# SET EXERCISE:
Quote, without any change, the line that contains "const jacket = new THREE.Group();" and all lines that follow it to the end of the data below.

::::::::

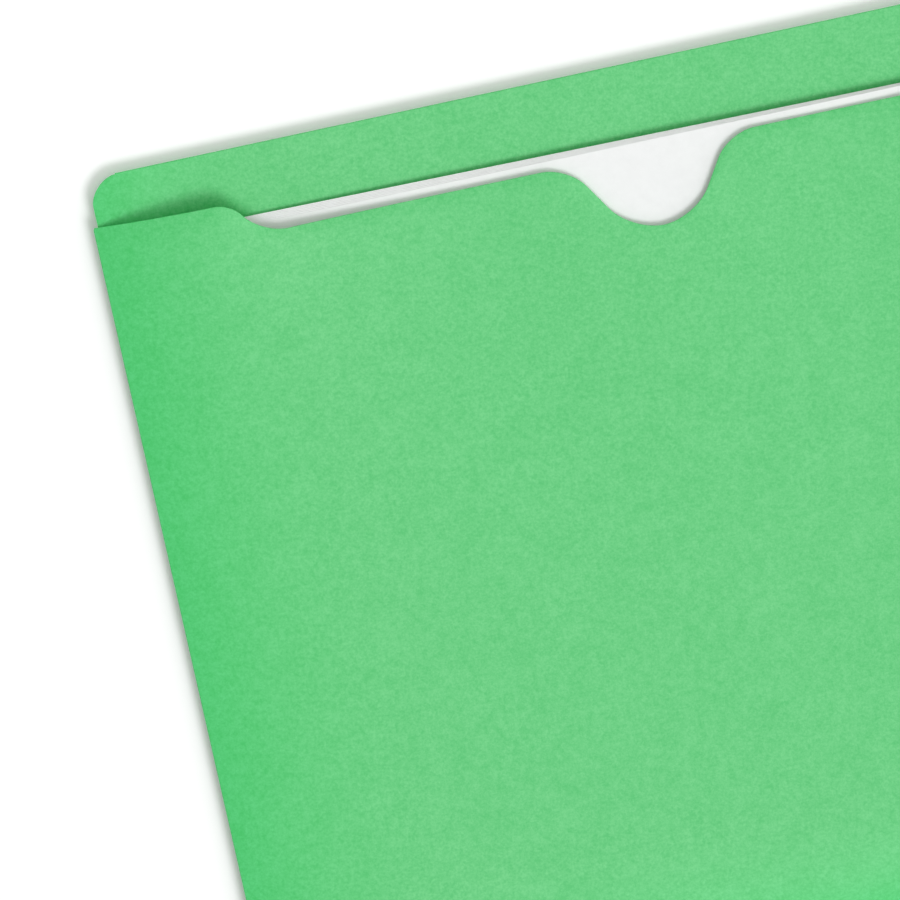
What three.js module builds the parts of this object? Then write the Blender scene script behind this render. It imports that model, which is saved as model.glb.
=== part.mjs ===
// File jacket: a pocket of card with a full-width tab, folded from one blank and glued,
// and the loose sheets of paper that stand in it. Sizes are in millimetres.
// X runs across the jacket, Y up it to the tab, and Z out of its front.
// The origin lies under the middle of the jacket, on the surface that its back rests on.
import * as THREE from 'three';

// Card and glue
const cardThickness = 0.28;
const plyGap = 0.1; // air between back and front where they meet at the creases
const glueGap = 0.12; // room for the glue between two plies
const glueClearance = 0.03; // bare room above and below the glue's film

// Outline of the folded jacket
const jacketWidth = 298.45;
const jacketHeight = 241.3;
const backEdgeClearance = 0.37; // from the back's side edge to the side fold's crease

// Tab
const tabCornerRadius = 8;
const tabPlyHeight = 19.05;
const tabGlueMargin = 2;

// Front's top edge, with drops measured from the top of the tab
const tongueDrop = 13.4;
const tongueLength = 33.1;
const tongueShoulderRadius = 8;
const tongueFootRadius = 13.5;
const undercutDrop = 23.1;
const notchDepth = 20.8;
const notchShoulderRadius = 13;
const notchBottomRadius = 15.9;
const steepestCut = THREE.MathUtils.degToRad(58); // slope of the notch's straight walls

// Glue flaps behind the back's side edges
const flapWidth = 15.9;
const flapSlant = 9; // how far the flap's ends run in over its width
const flapFootMargin = 1.5;
const flapTopMargin = 1.5; // from the flap to the tab's rear ply
const flapGlueMargin = 2.5;

// Sheets of paper, lying on their long side, fanned by a slight turn
const sheetCount = 6;
const sheetThickness = 0.1;
const sheetSpacing = 0.03;
const sheetSideClearance = 9.525;
const sheetFootClearance = 4.7;
const frontSheetDrop = 20.7;
const rearSheetDrop = 19.8;
const rearSheetTurn = THREE.MathUtils.degToRad(-0.5);
const stackClearance = 0.15; // above and below the stack where the pocket narrows

// How far the panels stand apart, and over what distance from the creases
const backBow = 4;
const roomAboveSheets = 4.25;
const bowRun = 110;
const bowSharpness = 7.5;
const footRun = 90;
const mouthRun = 70;

const cornerSteps = 6; // chords in a rounded corner

// Levels and lines that follow from these sizes
const stackThickness = sheetCount * sheetThickness + (sheetCount - 1) * sheetSpacing;
const creaseLevel = backBow; // rear face of the back at the creases and at the tab
const tabFace = creaseLevel + cardThickness;
const frontLevel = tabFace + plyGap; // rear face of the front at the creases
const stackLevel = tabFace + stackClearance;
const frontBow = stackLevel + stackThickness + roomAboveSheets - frontLevel;
const flapLevel = creaseLevel - glueGap - cardThickness;
const sideFoldRadius = (frontLevel + cardThickness - flapLevel) / 2;
const footFoldRadius = (frontLevel + cardThickness - creaseLevel) / 2;
const tabFoldRadius = (tabFace - flapLevel) / 2;
const sideCrease = jacketWidth / 2 - sideFoldRadius;
const backHalfWidth = sideCrease - backEdgeClearance;
const flapEdge = sideCrease - flapWidth;
const tabCornerStart = backHalfWidth - tabCornerRadius;
const glueFilm = glueGap - 2 * glueClearance;
const footCrease = footFoldRadius - jacketHeight / 2;
const tabTop = jacketHeight / 2;
const tabCrease = tabTop - tabFoldRadius;
const tabPlyFoot = tabTop - tabPlyHeight;
const tongueTop = tabTop - tongueDrop;
const undercut = tabTop - undercutDrop;
const sheetWidth = jacketWidth - 2 * sheetSideClearance;
const sheetHeight = jacketHeight - frontSheetDrop - sheetFootClearance;

// Share of the full bow at a distance from a crease: steep at first, level at the end of its run
function rise(distance, run, sharpness) {
  const share = THREE.MathUtils.clamp(distance / run, 0, 1);
  return 1 - (1 - share) ** sharpness;
}

// The foot opens just enough for the corners of the sheets, between the front and the flat back
const cornerRise = rise(sideCrease - sheetWidth / 2, bowRun, bowSharpness);
const footShare = (stackThickness + 2 * stackClearance - plyGap) / (frontBow * cornerRise);
const footSharpness = Math.log(1 - footShare) / Math.log(1 - sheetFootClearance / footRun);

// Rear faces of the bowed plies. The glued flaps and the double tab keep the back flat beside them.
function backFace(x, y) {
  const across = rise(flapEdge - Math.abs(x), flapEdge - sideCrease + bowRun, bowSharpness);
  const along = rise(y - footCrease, footRun, footSharpness);
  const fade = THREE.MathUtils.smoothstep(tabPlyFoot - y, 0, mouthRun);
  return creaseLevel - backBow * across * along * fade;
}

function frontFace(x, y) {
  const across = rise(sideCrease - Math.abs(x), bowRun, bowSharpness);
  return frontLevel + frontBow * across * rise(y - footCrease, footRun, footSharpness);
}

const green = new THREE.Color('#6bd184');
const paleGreen = new THREE.Color('#76d68d');
const glueColour = new THREE.Color('#d8d3bd');
const paperWhite = new THREE.Color('#f3f5f4');

function named(name, geometry, color, roughness = 0.9) {
  const material = new THREE.MeshStandardMaterial({ color, roughness, metalness: 0 });
  const mesh = new THREE.Mesh(geometry, material);
  mesh.name = name;
  return mesh;
}

// Values from one end to the other, closer together at the start when the power is above 1
function spread(start, end, steps, power = 1) {
  const share = (step) => (step / steps) ** power;
  return Array.from({ length: steps + 1 }, (_, step) => start + (end - start) * share(step));
}

// Lines across the jacket on which every bowed ply has its vertices: close at the foot, where
// the pocket opens, and again below the tab, where the back's bow begins
const footLines = spread(footCrease, footCrease + footRun, 10, 1.6);
const mouthLines = spread(tabPlyFoot - mouthRun, tabPlyFoot, 7);
const bowLines = [...footLines, ...mouthLines].sort((a, b) => a - b);

// A thin bowed ply: each station has its x and the y of its low and high edge
function plyGeometry(stations, rearFace, thickness) {
  const lowest = Math.max(...stations.map((station) => station.low));
  const highest = Math.min(...stations.map((station) => station.high));
  const lines = bowLines.filter((y) => y > lowest + cardThickness && y < highest - cardThickness);
  const columns = stations.length - 1;
  const rows = lines.length + 1;
  const geometry = new THREE.BoxGeometry(1, 1, 1, columns, rows, 1);
  const position = geometry.attributes.position;
  for (let i = 0; i < position.count; i += 1) {
    const station = stations[Math.round((position.getX(i) + 0.5) * columns)];
    const row = Math.round((position.getY(i) + 0.5) * rows);
    const y = [station.low, ...lines, station.high][row];
    const front = position.getZ(i) > 0 ? thickness : 0;
    position.setXYZ(i, station.x, y, rearFace(station.x, y) + front);
  }
  geometry.computeVertexNormals();
  return geometry;
}

function mirrored(stations) {
  const other = stations.map((station) => ({ ...station, x: -station.x })).reverse();
  const middle = stations[stations.length - 1].x === 0 ? 1 : 0;
  return [...stations, ...other.slice(middle)];
}

// A cut that leaves a level edge, falls through a shoulder, a straight wall and a foot, and ends level
function fallingCut(drop, shoulderRadius, footRadius, steps) {
  const radii = shoulderRadius + footRadius;
  const turn = Math.min(steepestCut, Math.acos(Math.max(1 - drop / radii, -1)));
  const wall = (drop - radii * (1 - Math.cos(turn))) / Math.sin(turn);
  const run = radii * Math.sin(turn) + wall * Math.cos(turn);
  const shoulder = spread(0, turn, steps).map((angle) => ({
    x: shoulderRadius * Math.sin(angle),
    y: shoulderRadius * (Math.cos(angle) - 1),
  }));
  const foot = spread(turn, 0, steps).map((angle) => ({
    x: run - footRadius * Math.sin(angle),
    y: footRadius * (1 - Math.cos(angle)) - drop,
  }));
  const joined = wall > sheetThickness ? foot : foot.slice(1);
  return { run, points: [...shoulder, ...joined] };
}

// The back's top corners are round, and it ends at the tab's crease
function backPanel() {
  const corner = spread(Math.PI / 2, 0, cornerSteps).map((angle) => ({
    x: -tabCornerStart - tabCornerRadius * Math.sin(angle),
    low: footCrease,
    high: tabCrease - tabCornerRadius * (1 - Math.cos(angle)),
  }));
  const bowed = spread(-flapEdge, bowRun - sideCrease, 10, 1.3);
  const edge = bowed.map((x) => ({ x, low: footCrease, high: tabCrease }));
  const stations = mirrored([...corner, ...edge]);
  return named('back_panel', plyGeometry(stations, backFace, cardThickness), green);
}

// A flat ply or a film of glue, cut to an outline
function flatPly(outline, rearLevel, thickness) {
  const settings = { depth: thickness, bevelEnabled: false, curveSegments: cornerSteps };
  const geometry = new THREE.ExtrudeGeometry(outline, settings);
  geometry.translate(0, 0, rearLevel);
  return geometry;
}

function tabRearPly() {
  const outline = new THREE.Shape();
  const cornerLevel = tabCrease - tabCornerRadius;
  outline.moveTo(-backHalfWidth, tabPlyFoot);
  outline.lineTo(backHalfWidth, tabPlyFoot);
  outline.absarc(tabCornerStart, cornerLevel, tabCornerRadius, 0, Math.PI / 2, false);
  outline.absarc(-tabCornerStart, cornerLevel, tabCornerRadius, Math.PI / 2, Math.PI, false);
  return named('tab_rear_ply', flatPly(outline, flapLevel, cardThickness), green);
}

function tabGlueStrip() {
  const height = tabPlyHeight - tabFoldRadius - 2 * tabGlueMargin;
  const geometry = new THREE.BoxGeometry(2 * tabCornerStart, height, glueFilm);
  const strip = named('tab_glue_strip', geometry, glueColour, 0.5);
  strip.position.set(0, tabPlyFoot + tabGlueMargin + height / 2, creaseLevel - glueGap / 2);
  return strip;
}

function frontPanel() {
  const tongueEnd = tongueLength - jacketWidth / 2;
  const step = fallingCut(undercutDrop - tongueDrop, tongueShoulderRadius, tongueFootRadius, 5);
  const notch = fallingCut(notchDepth, notchShoulderRadius, notchBottomRadius, 6);
  const place = (points, x, y) => points.map((point) => ({ x: x + point.x, y: y + point.y }));
  const tongue = spread(-sideCrease, tongueEnd, 9, 1.4).slice(0, -1);
  const level = spread(tongueEnd + step.run, -notch.run, 4).slice(1, -1);
  const edge = [
    ...tongue.map((x) => ({ x, y: tongueTop })),
    ...place(step.points, tongueEnd, tongueTop),
    ...level.map((x) => ({ x, y: undercut })),
    ...place(notch.points, -notch.run, undercut),
  ];
  edge[edge.length - 1].x = 0;
  const stations = mirrored(edge.map(({ x, y }) => ({ x, low: footCrease, high: y })));
  return named('front_panel', plyGeometry(stations, frontFace, cardThickness), paleGreen);
}

// A crease: half a ring of card, bulging to one side and running along the folded edge
function fold(name, radius, length, direction) {
  const profile = new THREE.Shape();
  const inner = radius - cardThickness;
  profile.absarc(0, 0, radius, Math.PI / 2, Math.PI * 1.5, false);
  profile.absarc(0, 0, inner, Math.PI * 1.5, Math.PI / 2, true);
  const geometry = new THREE.ExtrudeGeometry(profile, { depth: length, bevelEnabled: false, curveSegments: 8 });
  geometry.translate(0, 0, -length / 2);
  geometry.rotateX(Math.PI / 2);
  geometry.rotateZ(direction);
  return named(name, geometry, green);
}

function tabFold() {
  const crease = fold('tab_fold', tabFoldRadius, 2 * tabCornerStart, -Math.PI / 2);
  crease.position.set(0, tabCrease, tabFace - tabFoldRadius);
  return crease;
}

function bottomFold() {
  const crease = fold('bottom_fold', footFoldRadius, 2 * backHalfWidth, Math.PI / 2);
  crease.position.set(0, footCrease, creaseLevel + footFoldRadius);
  return crease;
}

function sideFold(name, side) {
  const crease = fold(name, sideFoldRadius, tongueTop - footCrease, side > 0 ? Math.PI : 0);
  crease.position.set(side * sideCrease, (tongueTop + footCrease) / 2, flapLevel + sideFoldRadius);
  return crease;
}

// The flap's ends slant in from its crease, and a margin keeps the glue off its edges
function flapOutline(side, outerX, margin) {
  const innerX = flapEdge + margin;
  const low = footCrease + flapFootMargin + margin;
  const high = tabPlyFoot - flapTopMargin - margin;
  return new THREE.Shape([
    new THREE.Vector2(side * outerX, low),
    new THREE.Vector2(side * outerX, high),
    new THREE.Vector2(side * innerX, high - flapSlant),
    new THREE.Vector2(side * innerX, low + flapSlant),
  ]);
}

function glueFlap(name, side) {
  const outline = flapOutline(side, sideCrease, 0);
  return named(name, flatPly(outline, flapLevel, cardThickness), green);
}

function glueStrip(name, side) {
  const outline = flapOutline(side, backHalfWidth - flapGlueMargin, flapGlueMargin);
  const rearLevel = creaseLevel - glueGap + glueClearance;
  return named(name, flatPly(outline, rearLevel, glueFilm), glueColour, 0.5);
}

// The stack lies level, just clear of the tab's face. Each sheet behind the front one stands a
// little higher and is turned a little further.
function sheet(number) {
  const share = sheetCount > 1 ? (sheetCount - number) / (sheetCount - 1) : 0;
  const top = tabTop - THREE.MathUtils.lerp(frontSheetDrop, rearSheetDrop, share);
  const geometry = new THREE.BoxGeometry(sheetWidth, sheetHeight, sheetThickness);
  geometry.translate(0, -sheetHeight / 2, sheetThickness / 2);
  const paper = named(`sheet_${number}`, geometry, paperWhite, 0.8);
  paper.position.set(0, top, stackLevel + (number - 1) * (sheetThickness + sheetSpacing));
  paper.rotation.z = share * rearSheetTurn;
  return paper;
}

const jacket = new THREE.Group();
jacket.add(
  backPanel(),
  tabFold(),
  tabRearPly(),
  tabGlueStrip(),
  frontPanel(),
  bottomFold(),
  sideFold('left_side_fold', -1),
  sideFold('right_side_fold', 1),
  glueFlap('left_glue_flap', -1),
  glueFlap('right_glue_flap', 1),
  glueStrip('left_glue_strip', -1),
  glueStrip('right_glue_strip', 1),
);
for (let number = 1; number <= sheetCount; number += 1) {
  jacket.add(sheet(number));
}

export default jacket;
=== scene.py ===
import math

import bmesh
import bpy
from mathutils import Matrix, Vector, noise


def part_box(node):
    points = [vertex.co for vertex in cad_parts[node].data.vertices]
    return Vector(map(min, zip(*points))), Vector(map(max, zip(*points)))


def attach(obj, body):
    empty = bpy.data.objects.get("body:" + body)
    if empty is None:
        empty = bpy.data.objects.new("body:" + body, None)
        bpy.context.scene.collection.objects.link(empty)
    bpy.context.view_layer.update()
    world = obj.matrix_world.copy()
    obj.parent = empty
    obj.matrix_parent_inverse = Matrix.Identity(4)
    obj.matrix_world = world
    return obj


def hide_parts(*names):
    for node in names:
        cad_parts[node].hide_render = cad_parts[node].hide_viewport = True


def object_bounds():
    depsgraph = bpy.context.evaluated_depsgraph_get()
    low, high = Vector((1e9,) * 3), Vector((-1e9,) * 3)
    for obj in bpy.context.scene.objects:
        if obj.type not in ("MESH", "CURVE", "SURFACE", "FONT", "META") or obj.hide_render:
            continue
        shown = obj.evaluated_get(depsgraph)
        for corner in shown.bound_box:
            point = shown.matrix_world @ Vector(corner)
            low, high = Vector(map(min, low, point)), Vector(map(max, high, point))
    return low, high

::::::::

# RESULT FOR THIS TASK:
const jacket = new THREE.Group();
jacket.add(
  backPanel(),
  tabFold(),
  tabRearPly(),
  tabGlueStrip(),
  frontPanel(),
  bottomFold(),
  sideFold('left_side_fold', -1),
  sideFold('right_side_fold', 1),
  glueFlap('left_glue_flap', -1),
  glueFlap('right_glue_flap', 1),
  glueStrip('left_glue_strip', -1),
  glueStrip('right_glue_strip', 1),
);
for (let number = 1; number <= sheetCount; number += 1) {
  jacket.add(sheet(number));
}

export default jacket;
=== scene.py ===
import math

import bmesh
import bpy
from mathutils import Matrix, Vector, noise


def part_box(node):
    points = [vertex.co for vertex in cad_parts[node].data.vertices]
    return Vector(map(min, zip(*points))), Vector(map(max, zip(*points)))


def attach(obj, body):
    empty = bpy.data.objects.get("body:" + body)
    if empty is None:
        empty = bpy.data.objects.new("body:" + body, None)
        bpy.context.scene.collection.objects.link(empty)
    bpy.context.view_layer.update()
    world = obj.matrix_world.copy()
    obj.parent = empty
    obj.matrix_parent_inverse = Matrix.Identity(4)
    obj.matrix_world = world
    return obj


def hide_parts(*names):
    for node in names:
        cad_parts[node].hide_render = cad_parts[node].hide_viewport = True


def object_bounds():
    depsgraph = bpy.context.evaluated_depsgraph_get()
    low, high = Vector((1e9,) * 3), Vector((-1e9,) * 3)
    for obj in bpy.context.scene.objects:
        if obj.type not in ("MESH", "CURVE", "SURFACE", "FONT", "META") or obj.hide_render:
            continue
        shown = obj.evaluated_get(depsgraph)
        for corner in shown.bound_box:
            point = shown.matrix_world @ Vector(corner)
            low, high = Vector(map(min, low, point)), Vector(map(max, high, point))
    return low, high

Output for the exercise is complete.